Michelle Kelley, a spokesperson for Mountain View Fire Rescue (MVFR), a fire department serving parts of Boulder County (including Superior), says the fire preparedness levels in foothills communities simply look different than in suburban communities like Superior. She believes it can be hard for individuals to receive that education when they feel safe and busy with other worries in their life. “I listen to what’s going on out there because it’s my job,” Kelley says. “However, not everyone does, and you can’t fault them for that. We just keep putting the information out and trying to find ways to help people hear it and do something about it.” Her agency attends National Night Out events and hosts open houses at the fire station to teach residents how to protect their homes from wildfires, and uses social media to spread the word, too.
Building codes represent another liability. Most towns in Colorado use the 2018 International Residential Code, a set of rules to guide the construction of new homes that can be combined with other International Codes, depending upon the area’s requirements. One of those “I-Codes” is the International Wildland-Urban Interface code, which provides guidance to ensure homes in the WUI are built to be more resistant to blazes. The City of Boulder uses the WUI code. Louisville and Superior, however, do not. The former’s city leaders did discuss incorporating the WUI Code during its most recent City Council meeting on February 1.
Louisville and Superior are far from alone in needing to revamp building codes. Jennifer Balch, who directs University of Colorado Boulder’s environmental research facility Earth Lab, says many homes in the WUI have not been built with that risk in mind. “We’ve got a lot of homes between Colorado Springs up to Fort Collins that are built with wood, wood siding or asphalt roofing, wood decks, and wood fences,” she says. “All that is flammable.”
None of the experts interviewed for this story blame the people of Louisville, Superior, and other areas scorched by the Marshall Fire for the devastation they’ve endured. “If you’re living in an ecosystem where fire tends to be more frequent,” NFPA’s Steinberg says, “you’re more likely to have a heightened awareness of the risks.” And in Colorado, most of the recent high-profile wildfires, like the Cameron Peak and East Troublesome fires, have occurred in mostly forested areas. Those infernos represent a trend, not an anomaly. “We’ve seen a doubling of forests [in the U.S.] that have burned since the 1980s,” Balch says.

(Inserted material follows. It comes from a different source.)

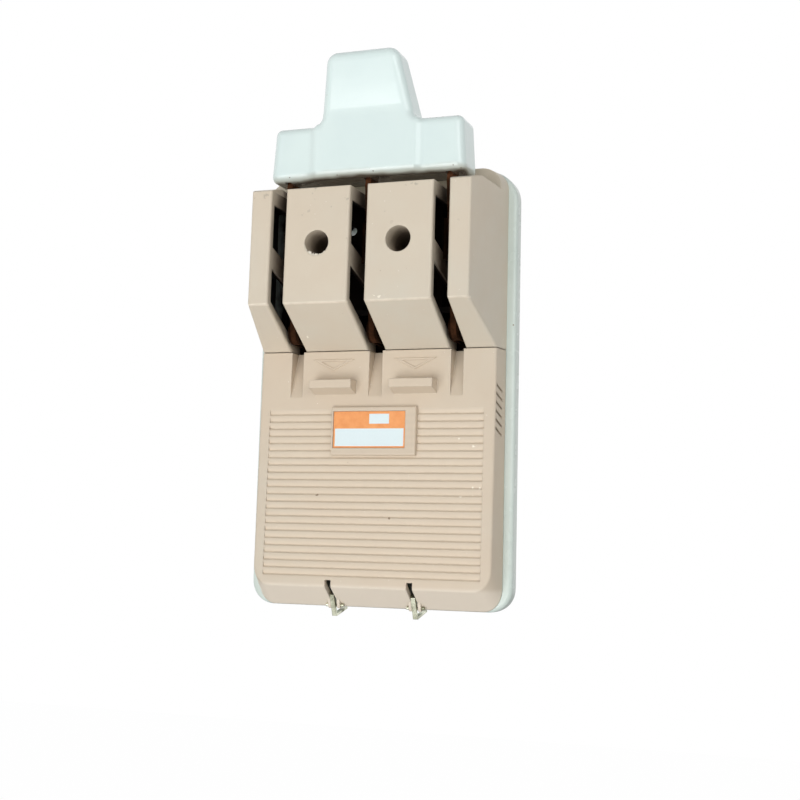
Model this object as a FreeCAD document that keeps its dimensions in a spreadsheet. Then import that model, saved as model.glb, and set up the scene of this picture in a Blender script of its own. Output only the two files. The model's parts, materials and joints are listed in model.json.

The varying behaviors of different types of wildfires may explain some of our collective bias, too, says Matt Cahill, program director for Sagebrush Sea (an effort to protect and restore sagebrush steppe focused on Oregon, Idaho, Nevada, Utah, Montana and Wyoming, though Colorado’s northwest corner hosts this ecosystem, too). Forest fires last longer than brush or grass fires because the woody fuel takes longer to burn. The high heat can often cause more destruction, too. “They often imprint on our memories differently,” Cahill says. “We can remember what forest fires look like through the imagery of crowds of trees bursting into flames.”
Forest fires also emit more smoke than grasses, so they have a better likelihood of catching the eye of a layperson. They also typically leave a deep scar on the land. Grassland fires, on the other hand, tend to grow back quickly because so much of their energy is stored underground in their roots, Balch says.

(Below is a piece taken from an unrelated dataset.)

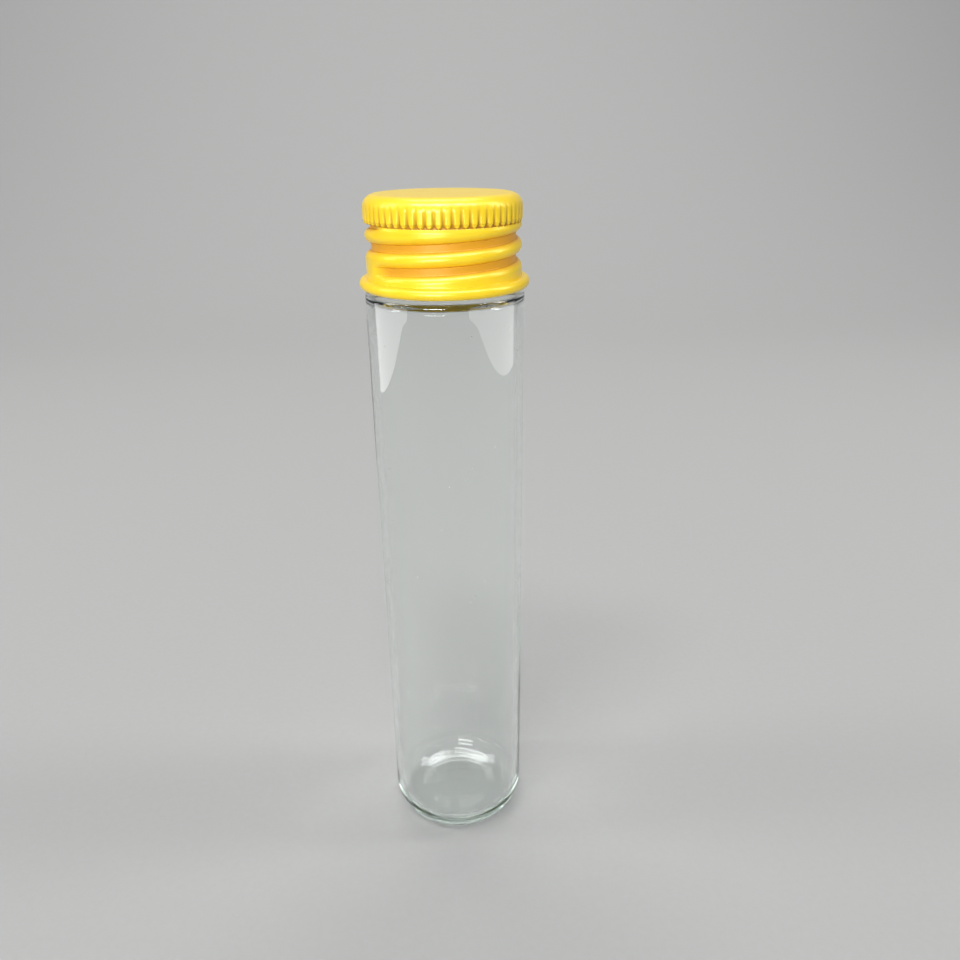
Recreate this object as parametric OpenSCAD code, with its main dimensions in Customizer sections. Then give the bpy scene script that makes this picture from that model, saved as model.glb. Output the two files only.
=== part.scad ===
// Small screw-capped glass sample vial.
// A flat-bottomed glass tube with a threaded neck, a pressed aluminium screw cap
// with a knurled band and a curled rim, and the three-ply liner inside the cap.
// +Z is up, the origin is the centre of the base, and all sizes are millimetres.

/* [Glass tube] */
// Outside diameter of the tube
tube_d = 22; // [22:0.5:26]
// Height of the glass, base to lip
glass_h = 102.1; // [60:0.1:150]
// Thickness of the tube wall
wall_t = 1.15; // [1:0.05:1.4]
// Thickness of the bottom above the flat it stands on
bottom_t = 1.7; // [1.3:0.1:2.5]
// Outside radius of the heel
heel_r = 5; // [4:0.5:6]
// Height of the shallow push-up under the bottom
push_up = 0.4; // [0.2:0.1:0.7]

/* [Neck] */
// Outside diameter of the neck between its threads
neck_d = 18.4; // [18:0.1:18.6]
// Diameter of the mouth
mouth_d = 15.4; // [14:0.2:15.8]
// Height of the neck, shoulder to lip
neck_h = 12.2; // [12:0.1:14]
// Radius of the rounded lip
lip_r = 0.6; // [0.4:0.1:0.7]

/* [Thread] */
// Rise of the thread in one turn
pitch = 2.85; // [2.7:0.05:3]
// Height of the glass thread above the neck
ridge_h = 0.85; // [0.6:0.05:0.9]
// Turns of thread on the glass
ridge_turns = 1.5; // [1:0.1:1.6]

/* [Cap] */
// Height of the cap
cap_h = 12.25; // [12.1:0.05:12.5]
// Outside diameter of the threaded skirt
skirt_d = 21.24; // [21.2:0.02:21.4]
// Thickness of the aluminium sheet
sheet_t = 0.28; // [0.22:0.02:0.3]
// Depth of the rolled groove
groove_depth = 0.82; // [0.6:0.02:0.84]
// Turns of the rolled groove
groove_turns = 2.05; // [1.8:0.05:2.1]
// Outside diameter of the curled rim
rim_d = 23.3; // [23:0.1:24]
// Radius of the rim's bead
bead_r = 0.65; // [0.55:0.05:0.7]
// Radius of the cap's top edge
top_edge_r = 1.7; // [1.4:0.1:1.8]

/* [Knurl] */
// Outside diameter of the knurled band
knurl_d = 21.3; // [21.2:0.1:21.6]
// Number of flutes in the band
flute_count = 58; // [40:1:60]
// Height of the knurled band
knurl_h = 2.3; // [1.8:0.1:2.4]

/* [Liner] */
// Diameter of the foam disc
liner_d = 19.3; // [19.1:0.1:19.4]
// Thickness of the foam
foam_t = 1; // [0.9:0.1:1.1]
// Thickness of each facing film
film_t = 0.08; // [0.06:0.01:0.1]

/* [Hidden] */
$fn = 96;

// Glass heights and radii
tube_r = tube_d / 2;
bore_r = tube_r - wall_t;
neck_r = neck_d / 2;
mouth_r = mouth_d / 2;
shoulder_z = glass_h - neck_h;
shoulder_r = 1.2;
inner_heel_r = heel_r - wall_t;
inner_shoulder_r = 1.6;
inner_shoulder_z = shoulder_z - 1.1;
inner_neck_z = inner_shoulder_z + inner_shoulder_r;
foot_r = tube_r - heel_r;
dish_r = foot_r - 1;
dish_curve_r = (dish_r * dish_r + push_up * push_up) / (2 * push_up);

// Liner heights
core_z = glass_h + film_t;
back_z = core_z + foam_t;
liner_top = back_z + film_t;
liner_edge = 0.7;
seat_gap = 0.06;

// Cap heights and radii
cap_top = liner_top + seat_gap + sheet_t;
rim_z = cap_top - cap_h;
rim_r = rim_d / 2;
skirt_r = skirt_d / 2;
knurl_r = knurl_d / 2;
band_in_r = knurl_r - 0.6;
band_top = cap_top - top_edge_r;
band_z = band_top + 0.4 - knurl_h;
bead_z = rim_z + bead_r;
hem_z = rim_z + 1.55;

// The rolled groove and, half a pitch above it, the glass thread
groove_start = 206;
groove_start_z = rim_z + 2.79;
groove_end = groove_start + 360 * groove_turns;
groove_half_w = 1.05;
groove_run_out = 20;
ridge_start = 303;
ridge_end = ridge_start + 360 * ridge_turns;
ridge_half_w = 0.85;
ridge_run_out = 28;
ridge_sink = 0.12;
ridge_root_r = neck_r - 0.3;

// Steps of the two helical surfaces
skirt_sides = 60;
skirt_levels = 22;
skirt_low = hem_z - 0.35;
skirt_high = band_z + 0.3;
ridge_step = 7.5;
ridge_points = 6;

// 1 at the middle of a rolled section, falling smoothly to 0 at its edges
function swell(u, half_w) = abs(u) >= half_w ? 0 : (1 + cos(180 * u / half_w)) / 2;

// 1 along a thread, falling smoothly to 0 over its last degrees
function run_out(a, first, last, length) =
    let (s = min(a - first, last - a) / length)
    s <= 0 ? 0 : s >= 1 ? 1 : (1 - cos(180 * s)) / 2;

function groove_z(a) = groove_start_z + pitch * (a - groove_start) / 360;

// 1 below the knurled band, 0 where the groove would run up into it
function under_band(z) = min(1, max(0, (band_z - z) / 0.4));

function groove_at(a, z) =
    run_out(a, groove_start, groove_end, groove_run_out) * swell(z - groove_z(a), groove_half_w);

// Outer radius of the skirt at azimuth a and height z
function skirt_out(a, z) =
    skirt_r - groove_depth * under_band(z) * max([for (turn = [0:3]) groove_at(a + 360 * turn, z)]);

function polar(r, a, z) = [r * cos(a), r * sin(a), z];

// Outline of the glass from the axis outwards, without its hollow
module glass_outline() {
    square([foot_r, shoulder_z]);
    translate([0, heel_r]) square([tube_r, shoulder_z - heel_r]);
    translate([foot_r, heel_r]) circle(heel_r);
    translate([tube_r - shoulder_r, shoulder_z]) circle(shoulder_r);
    translate([0, heel_r]) square([tube_r - shoulder_r, shoulder_z + shoulder_r - heel_r]);
    translate([0, heel_r]) square([neck_r, glass_h - lip_r - heel_r]);
    translate([neck_r - lip_r, glass_h - lip_r]) circle(lip_r);
    translate([0, heel_r]) square([neck_r - lip_r, glass_h - heel_r]);
}

module hollow_outline() {
    translate([0, bottom_t]) square([foot_r, inner_shoulder_z]);
    translate([foot_r, bottom_t + inner_heel_r]) circle(inner_heel_r);
    translate([0, bottom_t + inner_heel_r])
        square([bore_r, inner_shoulder_z - bottom_t - inner_heel_r]);
    translate([bore_r - inner_shoulder_r, inner_shoulder_z]) circle(inner_shoulder_r);
    translate([0, heel_r]) square([bore_r - inner_shoulder_r, inner_neck_z - heel_r]);
    translate([0, heel_r]) square([mouth_r, glass_h]);
}

// Right-handed ridge swept round the neck, sinking into it along its edges and at both ends
module glass_thread() {
    steps = ceil((ridge_end - ridge_start) / ridge_step);
    azimuths = [for (i = [0:steps]) ridge_start + (ridge_end - ridge_start) * i / steps];
    offsets = [for (j = [0:ridge_points]) ridge_half_w * (2 * j / ridge_points - 1)];
    count = ridge_points + 3;
    points = [
        for (a = azimuths)
            let (h = (ridge_h + ridge_sink) * run_out(a, ridge_start, ridge_end, ridge_run_out))
            let (z = groove_z(a) + pitch / 2)
            each concat(
                [polar(ridge_root_r, a, z - ridge_half_w)],
                [for (dz = offsets) polar(neck_r - ridge_sink + h * swell(dz, ridge_half_w), a, z + dz)],
                [polar(ridge_root_r, a, z + ridge_half_w)]
            )
    ];
    sides = [
        for (i = [0:steps - 1], j = [0:count - 1])
            let (k = (j + 1) % count, p = i * count, q = p + count)
            each [[p + j, q + k, q + j], [p + j, p + k, q + k]]
    ];
    first_end = [for (j = [count - 1:-1:0]) j];
    last_end = [for (j = [0:count - 1]) steps * count + j];
    polyhedron(points, concat(sides, [first_end, last_end]));
}

module glass_vial() {
    color([0.86, 0.93, 0.9, 0.35]) {
        rotate_extrude() difference() {
            intersection() {
                glass_outline();
                square([tube_r, glass_h]);
            }
            hollow_outline();
            translate([0, push_up - dish_curve_r]) circle(dish_curve_r);
        }
        glass_thread();
    }
}

module liner_face() {
    color([0.93, 0.94, 0.93])
        translate([0, 0, glass_h]) cylinder(h = film_t, d = liner_d);
}

// The foam's upper edge is squeezed to the round of the cap's top
module liner_core() {
    straight_t = foam_t * 0.4;
    color([0.97, 0.97, 0.95]) {
        translate([0, 0, core_z]) cylinder(h = straight_t, d = liner_d);
        translate([0, 0, core_z + straight_t])
            cylinder(h = foam_t - straight_t, r1 = liner_d / 2, r2 = liner_d / 2 - liner_edge);
    }
}

module liner_back() {
    color([0.93, 0.94, 0.93])
        translate([0, 0, back_z]) cylinder(h = film_t, r = liner_d / 2 - liner_edge);
}

// Half section of the closed top and the plain band under it
module cup_outline(r, edge_r, top) {
    translate([r - edge_r, band_top]) circle(edge_r);
    translate([0, band_z]) square([r, band_top - band_z]);
    translate([0, band_z]) square([r - edge_r, top - band_z]);
}

module cap_cup() {
    inner_top = cap_top - sheet_t;
    difference() {
        rotate_extrude() intersection() {
            difference() {
                cup_outline(knurl_r, top_edge_r, cap_top);
                cup_outline(band_in_r, inner_top - band_top, inner_top);
            }
            translate([0, band_z]) square([knurl_r, cap_top - band_z]);
        }
        knurl_flutes();
    }
}

module knurl_flutes() {
    flute_r = 0.42;
    flute_depth = 0.2;
    for (i = [0:flute_count - 1])
        rotate([0, 0, 360 * i / flute_count])
            translate([knurl_r + flute_r - flute_depth, 0, band_z - 1])
                cylinder(h = knurl_h + 1, r = flute_r, $fn = 24);
}

// Skirt of even thickness with the groove rolled into it, as a closed ring
module cap_skirt() {
    levels = [for (j = [0:skirt_levels]) skirt_low + (skirt_high - skirt_low) * j / skirt_levels];
    count = 2 * (skirt_levels + 1);
    points = [
        for (i = [0:skirt_sides - 1])
            let (a = 360 * i / skirt_sides)
            each concat(
                [for (z = levels) polar(min(skirt_out(a, z), buried_r(z)), a, z)],
                [for (j = [skirt_levels:-1:0])
                    polar(min(skirt_out(a, levels[j]), buried_r(levels[j])) - sheet_t, a, levels[j])]
            )
    ];
    faces = [
        for (i = [0:skirt_sides - 1], j = [0:count - 1])
            let (k = (j + 1) % count, p = i * count, q = ((i + 1) % skirt_sides) * count)
            each [[p + j, q + k, q + j], [p + j, p + k, q + k]]
    ];
    polyhedron(points, faces);
}

// The skirt's top edge leans in, so that it ends inside the band above
function buried_r(z) = skirt_r - 0.8 * max(0, z - band_z);

module cap_rim() {
    rotate_extrude() {
        translate([rim_r - bead_r, bead_z]) circle(bead_r);
        translate([skirt_r - sheet_t - 0.04, bead_z])
            square([sheet_t + 0.12, hem_z - bead_z]);
    }
}

module cap_shell() {
    color([0.93, 0.76, 0.12]) {
        cap_cup();
        cap_skirt();
        cap_rim();
    }
}

glass_vial();
liner_face();
liner_core();
liner_back();
cap_shell();
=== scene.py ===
# Glass sample vial with a gold-yellow screw cap, dressed round its CAD frame. Metres, +Z up.
import bpy
import math
import numpy as np
from mathutils import Matrix, Vector


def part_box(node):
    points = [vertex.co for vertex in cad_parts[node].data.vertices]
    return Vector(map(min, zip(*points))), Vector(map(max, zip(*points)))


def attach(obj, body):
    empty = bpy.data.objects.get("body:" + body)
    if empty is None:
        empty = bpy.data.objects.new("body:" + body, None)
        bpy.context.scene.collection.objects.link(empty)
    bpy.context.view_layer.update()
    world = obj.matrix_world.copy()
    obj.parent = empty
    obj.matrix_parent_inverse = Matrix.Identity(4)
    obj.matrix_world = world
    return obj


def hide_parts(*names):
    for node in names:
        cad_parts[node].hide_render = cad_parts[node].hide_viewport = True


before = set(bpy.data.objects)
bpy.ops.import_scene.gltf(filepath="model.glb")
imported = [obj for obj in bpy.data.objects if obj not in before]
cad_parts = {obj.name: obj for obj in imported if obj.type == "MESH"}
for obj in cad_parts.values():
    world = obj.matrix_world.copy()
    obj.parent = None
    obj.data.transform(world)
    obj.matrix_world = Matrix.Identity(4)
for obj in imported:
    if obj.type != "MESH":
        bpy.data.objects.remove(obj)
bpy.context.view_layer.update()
mm = 0.001

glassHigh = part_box("glass_vial")[1]
capLow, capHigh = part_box("cap_shell")
coreLow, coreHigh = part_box("liner_core")
backLow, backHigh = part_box("liner_back")
tubeRadius = glassHigh.x / mm
lipHeight = glassHigh.z / mm
rimHeight = capLow.z / mm
capHeight = capHigh.z / mm
pitch = 2.85  # rise of the screw thread in one turn
print("frame loaded: glass to", round(lipHeight, 2), "mm, cap to", round(capHeight, 2), "mm")


# Shared shapes, worked in millimetres


def swell(u, halfWidth):  # 1 in the middle, smooth to 0 at the edges
    return (1 + np.cos(math.pi * np.clip(np.abs(u) / halfWidth, 0, 1))) / 2


def smoothStep(x, low, high):
    t = np.clip((x - low) / (high - low), 0, 1)
    return t * t * (3 - 2 * t)


def runOut(a, first, last, length):  # 1 along a thread, smooth to 0 over its last degrees
    return smoothStep(np.minimum(a - first, last - a), 0, length)


def filletPath(corners, arcStep=9):  # corners are (radius, height, rounding), joined by lines and true arcs
    path = []
    for i, (r, z, rounding) in enumerate(corners):
        if rounding == 0:
            path.append((r, z))
            continue
        here = Vector((r, z))
        back = (Vector(corners[i - 1][:2]) - here).normalized()
        ahead = (Vector(corners[i + 1][:2]) - here).normalized()
        half = back.angle(ahead) / 2
        centre = here + (back + ahead).normalized() * (rounding / math.sin(half))
        spoke = here + back * (rounding / math.tan(half)) - centre
        sweep = math.pi - 2 * half
        side = 1 if back.x * ahead.y - back.y * ahead.x < 0 else -1
        steps = max(3, round(math.degrees(sweep) / arcStep))
        for k in range(steps + 1):
            angle = math.atan2(spoke.y, spoke.x) + side * sweep * k / steps
            path.append((centre.x + rounding * math.cos(angle), centre.y + rounding * math.sin(angle)))
    return path


def withSteps(path, longest):  # splits long straight stretches
    out = [path[0]]
    for (r0, z0), (r1, z1) in zip(path, path[1:]):
        parts = max(1, math.ceil(math.hypot(r1 - r0, z1 - z0) / longest))
        out += [(r0 + (r1 - r0) * k / parts, z0 + (z1 - z0) * k / parts) for k in range(1, parts + 1)]
    return out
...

Still, massive, destructive grass and shrubland fires do occur—often. Just a few weeks prior to the disaster in Boulder County, high winds and unseasonably warm, dry weather sparked a swiftly moving grassland fire in Denton, Montana, that damaged about two dozen homes. Similar to the Marshall Fire, the lack of winter snowfall is thought to have played a role in that prairie conflagration, which was just one of three that occurred in the area this year.
Many of the largest grassland fires haven’t impacted residential areas, though, because homes in grass and shrublands are often not located close together. Balch points to the Martin Fire in northern Nevada, which grew to nearly 450,000 acres in July 2018. The grassland blaze destroyed six ranches and extensive grazing land and habitat (a huge economic loss), but it didn’t receive extensive national coverage. “No one talked about that fire,” Balch says, “because it was in the middle of nowhere. Nobody died because it wasn’t next to anybody’s home or neighborhood.”
But many Coloradans do live in neighborhoods next to vulnerable open spaces. Residential areas like Parker and Castle Rock may not be nestled amidst the trees, but they’re still in the WUI. Victoria Donovan, the lead author on the major study about wildfires on the Great Plains, says that both Louisville and Superior fell within the range she and her co-authors examined in their 2017 paper. “The High Plains experienced some of the greatest increases in large wildfire number and total hectares burned by large wildfires in the Great Plains over the duration of our study,” she told 5280 via email.
So where do we go from here? The puzzle is a complex one, but for Steinberg, one piece involves improved communication. “The threat to people and homes is a set of conditions, not an area on the map,” she says. There needs to be an ignition source, oxygen, and fuel, and it doesn’t matter if that fuel is trees, shrubs, or grass. That recipe culminated in a brutal fire on December 30 in Boulder County. “Could we be doing a better job of communicating where people have a risk from wildfire of any source?” Steinberg asks. “Yes, absolutely.”
Sagebrush Sea’s Cahill highlights the importance of nuanced communication, too.“Fire is part of almost every single landscape in one way or another,” he says, even though fire behavior and frequency varies across forest, sagebrush, and grassland ecosystems. He’s hopeful that agencies like the Bureau of Land Management and the U.S. Forest Service, as well as state and local leaders, are recognizing that all ecosystems need to be managed to try and return them to their natural relationship with fire.
“All of these systems are out of whack, and we’re doing the best we can to manage them into normalcy,” Cahill says. “But until then, it’s hard for us to know what the new fire normal will be. We shouldn’t be surprised that we’re getting surprised.”